Selling to Stakeholders

Sheri Taylor
Selling to the Stakeholders

In order to determine the important of the stakeholders in the project, we first must identify their influence in the project along with their interest in the project. (Boutelle, 2004). Before you can sell your idea to the stakeholders we first must understand how much they can influence they have over the project.

Once we can understand the influence of the stakeholders, we can put them into one of four categories. (Boutelle, 2004).
1.
High Influence, High Interest
2.
Low Influence, High Interest
3.
High Influence, Low Interest
4.
Low Influence, Low Interest

By identifying the stakeholders influence over the project we then can take advantage of their resistance.
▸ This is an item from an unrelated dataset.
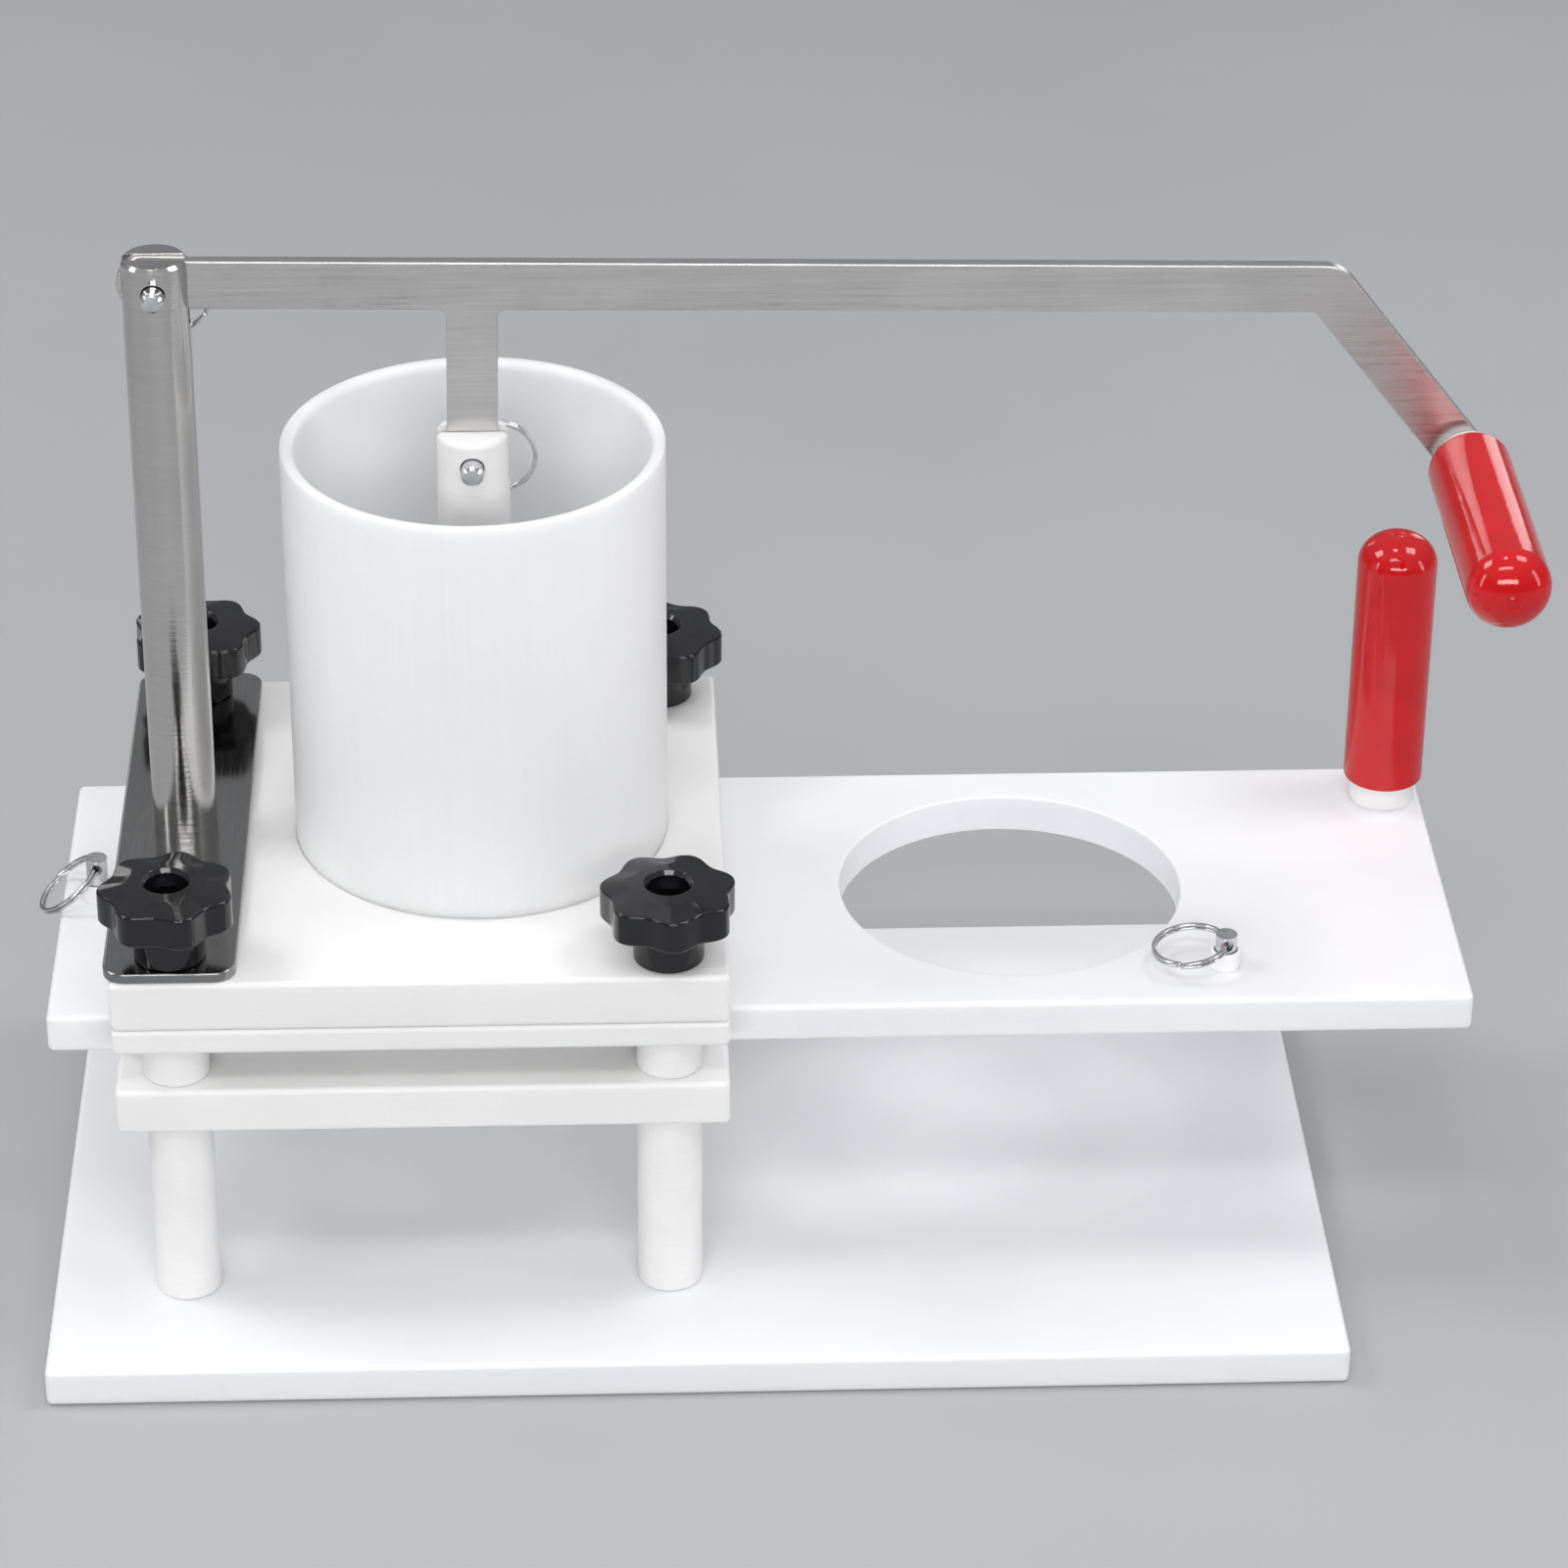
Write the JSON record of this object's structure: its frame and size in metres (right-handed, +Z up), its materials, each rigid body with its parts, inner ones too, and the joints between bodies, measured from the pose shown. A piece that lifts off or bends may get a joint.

No matter what your role is in an organization, it requires you to sell your ideas to management. You sell your idea though Change Management.

"The implementation of meaningful improvement in an organization, requires answering three questions: what to change, to what to change to, and how to make the change happen." (Focused Performance, 2006) Once we understand what to change, we can then focus on selling these ideas to the Stakeholders of the project and finding out what their resistances are to the project.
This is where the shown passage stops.